Satellite cameras don’t have a 2D sensor you can find in a traditional camera. Instead, they feature a long narrow sensor. As the satellite flies over the earth, the sensor records a single row below the satellite. That row is oriented perpendicular to the satellite’s velocity. As the satellite flies, it scans a long strip of land underneath.

It works similar to a flatbed scanner. Can you film a video with the scanner? I don’t think so.

https://en.wikipedia.org/wiki/Push_broom_scanner

About Bin Laden, the live satellite feed was not filmed from space. The feed was recorded by an on-body camera of an American soldier, transferred to a telecom satellite, then back to Earth, at Obama’s place.

2 comments

Video from space has been done by civilian spacecraft, e.g.:

    https://terrabella.google.com/
We know that the film-return satellites were working in push broom mode (or "whisk-broom", as I've seen the KH-9 cameras described). I have little doubt that the primary observation mode of the follow-on electro-optical systems is also push-broom. But not sure I'd want to rule out the possibility that the more recent blocks might also have some kind of staring mode (which could plausibly give video of small-ish areas). They're still pretty secretive birds.
The resolution is not that great, 1212 pixels / 2.5 km gives 2 meters / pixel.

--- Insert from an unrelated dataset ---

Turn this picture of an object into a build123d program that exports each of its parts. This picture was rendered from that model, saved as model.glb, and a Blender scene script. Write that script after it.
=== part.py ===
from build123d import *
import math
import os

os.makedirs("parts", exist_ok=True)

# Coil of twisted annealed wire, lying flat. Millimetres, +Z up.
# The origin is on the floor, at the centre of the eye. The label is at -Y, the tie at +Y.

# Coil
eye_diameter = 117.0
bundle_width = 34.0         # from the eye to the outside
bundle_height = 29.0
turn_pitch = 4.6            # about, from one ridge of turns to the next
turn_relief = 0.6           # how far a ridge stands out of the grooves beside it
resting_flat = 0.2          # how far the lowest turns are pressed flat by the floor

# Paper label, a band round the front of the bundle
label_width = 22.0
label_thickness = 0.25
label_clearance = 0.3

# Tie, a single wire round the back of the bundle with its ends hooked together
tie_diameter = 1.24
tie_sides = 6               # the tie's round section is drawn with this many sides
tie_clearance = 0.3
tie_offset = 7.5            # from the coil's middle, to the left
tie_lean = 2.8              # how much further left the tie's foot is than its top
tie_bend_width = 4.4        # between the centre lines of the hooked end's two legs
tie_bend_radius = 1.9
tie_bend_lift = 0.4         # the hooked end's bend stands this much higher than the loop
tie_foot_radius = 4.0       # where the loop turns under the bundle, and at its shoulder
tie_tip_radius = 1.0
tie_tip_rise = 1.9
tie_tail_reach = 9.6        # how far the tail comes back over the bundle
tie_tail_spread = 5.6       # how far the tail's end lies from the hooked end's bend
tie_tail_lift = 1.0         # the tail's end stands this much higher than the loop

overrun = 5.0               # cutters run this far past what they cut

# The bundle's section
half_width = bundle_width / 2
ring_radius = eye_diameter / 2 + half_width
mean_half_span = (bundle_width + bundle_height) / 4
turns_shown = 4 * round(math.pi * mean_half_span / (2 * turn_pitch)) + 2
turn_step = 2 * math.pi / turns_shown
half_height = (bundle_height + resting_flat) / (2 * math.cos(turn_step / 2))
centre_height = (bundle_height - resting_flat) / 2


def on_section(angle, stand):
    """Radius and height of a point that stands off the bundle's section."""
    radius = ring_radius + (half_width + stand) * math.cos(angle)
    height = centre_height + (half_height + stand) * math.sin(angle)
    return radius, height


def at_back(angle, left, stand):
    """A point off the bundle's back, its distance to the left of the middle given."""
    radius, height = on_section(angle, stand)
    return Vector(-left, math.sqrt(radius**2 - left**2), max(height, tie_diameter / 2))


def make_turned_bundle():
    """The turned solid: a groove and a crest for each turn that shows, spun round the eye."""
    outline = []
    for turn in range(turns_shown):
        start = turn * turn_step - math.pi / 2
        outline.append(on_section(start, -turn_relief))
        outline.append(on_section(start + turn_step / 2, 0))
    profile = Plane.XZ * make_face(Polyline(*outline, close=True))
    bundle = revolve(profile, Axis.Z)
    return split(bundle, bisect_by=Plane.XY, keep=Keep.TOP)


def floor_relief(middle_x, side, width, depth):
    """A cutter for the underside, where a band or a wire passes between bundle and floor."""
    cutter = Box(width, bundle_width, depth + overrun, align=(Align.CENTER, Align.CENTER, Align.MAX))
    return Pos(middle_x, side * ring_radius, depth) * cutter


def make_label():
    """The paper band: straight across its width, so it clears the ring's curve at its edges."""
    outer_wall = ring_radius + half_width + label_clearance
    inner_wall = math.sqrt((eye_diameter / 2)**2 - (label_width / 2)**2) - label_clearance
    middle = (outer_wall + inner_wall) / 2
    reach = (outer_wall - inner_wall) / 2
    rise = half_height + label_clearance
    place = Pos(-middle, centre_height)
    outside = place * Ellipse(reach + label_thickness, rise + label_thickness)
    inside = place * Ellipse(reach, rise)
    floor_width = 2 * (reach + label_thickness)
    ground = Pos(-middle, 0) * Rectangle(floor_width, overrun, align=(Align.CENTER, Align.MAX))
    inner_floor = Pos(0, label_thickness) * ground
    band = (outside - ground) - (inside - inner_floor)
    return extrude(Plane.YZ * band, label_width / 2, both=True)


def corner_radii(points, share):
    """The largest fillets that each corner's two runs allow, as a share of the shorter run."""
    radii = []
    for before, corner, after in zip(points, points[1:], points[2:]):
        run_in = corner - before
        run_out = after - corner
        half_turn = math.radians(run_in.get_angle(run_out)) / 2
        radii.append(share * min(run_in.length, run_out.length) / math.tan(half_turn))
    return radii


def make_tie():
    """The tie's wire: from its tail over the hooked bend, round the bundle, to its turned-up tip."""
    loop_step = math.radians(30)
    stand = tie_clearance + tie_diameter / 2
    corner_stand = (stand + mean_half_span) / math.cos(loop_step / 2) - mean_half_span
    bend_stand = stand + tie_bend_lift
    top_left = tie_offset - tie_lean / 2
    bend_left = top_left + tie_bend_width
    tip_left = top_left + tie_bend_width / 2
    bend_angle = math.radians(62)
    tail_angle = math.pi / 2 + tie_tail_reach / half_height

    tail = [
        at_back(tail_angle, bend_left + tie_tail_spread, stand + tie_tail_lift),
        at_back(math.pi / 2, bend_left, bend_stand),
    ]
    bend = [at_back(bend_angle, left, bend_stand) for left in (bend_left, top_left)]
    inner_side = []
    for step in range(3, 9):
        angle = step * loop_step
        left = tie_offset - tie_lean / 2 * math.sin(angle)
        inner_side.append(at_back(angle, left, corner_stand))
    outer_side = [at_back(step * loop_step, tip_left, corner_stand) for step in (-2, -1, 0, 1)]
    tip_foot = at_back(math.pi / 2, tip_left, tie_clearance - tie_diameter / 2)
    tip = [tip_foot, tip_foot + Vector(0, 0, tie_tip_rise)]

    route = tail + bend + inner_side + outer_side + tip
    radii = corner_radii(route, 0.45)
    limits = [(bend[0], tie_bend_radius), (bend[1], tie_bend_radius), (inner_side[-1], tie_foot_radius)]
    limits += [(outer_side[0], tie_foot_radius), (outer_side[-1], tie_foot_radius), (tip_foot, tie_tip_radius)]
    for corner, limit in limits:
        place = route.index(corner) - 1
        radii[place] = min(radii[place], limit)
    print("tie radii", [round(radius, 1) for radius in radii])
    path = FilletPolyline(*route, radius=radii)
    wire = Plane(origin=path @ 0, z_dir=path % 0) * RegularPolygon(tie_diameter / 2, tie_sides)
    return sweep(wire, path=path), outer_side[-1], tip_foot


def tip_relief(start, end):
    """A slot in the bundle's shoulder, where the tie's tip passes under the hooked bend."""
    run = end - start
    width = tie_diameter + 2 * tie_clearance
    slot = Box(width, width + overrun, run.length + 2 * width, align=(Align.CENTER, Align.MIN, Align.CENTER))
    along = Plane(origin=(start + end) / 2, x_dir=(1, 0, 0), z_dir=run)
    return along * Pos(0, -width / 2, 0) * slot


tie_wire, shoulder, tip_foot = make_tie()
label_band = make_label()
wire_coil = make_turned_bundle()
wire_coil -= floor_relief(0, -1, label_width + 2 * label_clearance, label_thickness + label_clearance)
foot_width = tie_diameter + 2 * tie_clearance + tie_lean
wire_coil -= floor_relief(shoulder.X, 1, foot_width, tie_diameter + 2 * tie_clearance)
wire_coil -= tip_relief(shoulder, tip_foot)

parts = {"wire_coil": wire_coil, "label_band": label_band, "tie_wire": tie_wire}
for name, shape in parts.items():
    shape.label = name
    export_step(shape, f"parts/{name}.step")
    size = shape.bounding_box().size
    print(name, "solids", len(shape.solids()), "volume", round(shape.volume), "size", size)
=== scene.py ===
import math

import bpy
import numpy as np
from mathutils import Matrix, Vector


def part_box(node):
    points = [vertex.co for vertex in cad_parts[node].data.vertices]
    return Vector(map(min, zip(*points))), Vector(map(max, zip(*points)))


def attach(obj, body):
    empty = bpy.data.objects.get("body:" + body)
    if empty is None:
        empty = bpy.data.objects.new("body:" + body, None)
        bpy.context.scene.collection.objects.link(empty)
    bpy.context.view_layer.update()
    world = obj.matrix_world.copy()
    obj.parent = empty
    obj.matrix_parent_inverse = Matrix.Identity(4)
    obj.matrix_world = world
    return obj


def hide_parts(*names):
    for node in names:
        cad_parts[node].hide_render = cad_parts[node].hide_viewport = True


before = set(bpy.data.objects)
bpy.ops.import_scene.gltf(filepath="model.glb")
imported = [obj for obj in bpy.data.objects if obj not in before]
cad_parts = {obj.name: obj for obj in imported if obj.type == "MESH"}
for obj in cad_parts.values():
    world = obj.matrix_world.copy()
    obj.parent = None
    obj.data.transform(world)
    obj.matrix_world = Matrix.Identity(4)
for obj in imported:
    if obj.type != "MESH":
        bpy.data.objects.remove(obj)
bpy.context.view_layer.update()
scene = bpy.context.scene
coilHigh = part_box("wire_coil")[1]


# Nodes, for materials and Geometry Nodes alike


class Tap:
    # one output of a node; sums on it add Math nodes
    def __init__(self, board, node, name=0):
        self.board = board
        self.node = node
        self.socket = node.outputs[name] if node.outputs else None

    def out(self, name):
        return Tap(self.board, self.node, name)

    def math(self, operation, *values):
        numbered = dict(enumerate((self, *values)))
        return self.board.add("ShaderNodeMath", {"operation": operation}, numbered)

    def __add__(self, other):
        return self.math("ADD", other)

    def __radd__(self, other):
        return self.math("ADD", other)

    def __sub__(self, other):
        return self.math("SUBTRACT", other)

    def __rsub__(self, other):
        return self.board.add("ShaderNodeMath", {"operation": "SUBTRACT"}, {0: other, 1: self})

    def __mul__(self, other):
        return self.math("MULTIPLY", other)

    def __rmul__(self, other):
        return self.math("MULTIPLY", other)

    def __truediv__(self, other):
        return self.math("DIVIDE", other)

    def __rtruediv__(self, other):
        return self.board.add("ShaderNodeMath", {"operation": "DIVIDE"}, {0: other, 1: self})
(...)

The ground wind speed at the time of eruption was below 5 m/s, i.e. the video plays much faster then real-time.

If you’ll download the video, pause it, skip between frames, you’ll notice different parts were shot from different positions and with different resolutions.

They probably abused the fact clouds move in very predictable manner. They took several satellite images from whatever satellites happen to pass roughly above the volcano, and used creative video editing to make a smooth video from those several frames.

Sorry, my bad. They used drones for that.

https://www.wired.com/2011/05/with-drones-and-satellites-u-s...

This article explains more about how they used a combination of satellite imagery and drones.

Yep, unlike satellites, modern UAVs can deliver a live video feed just fine.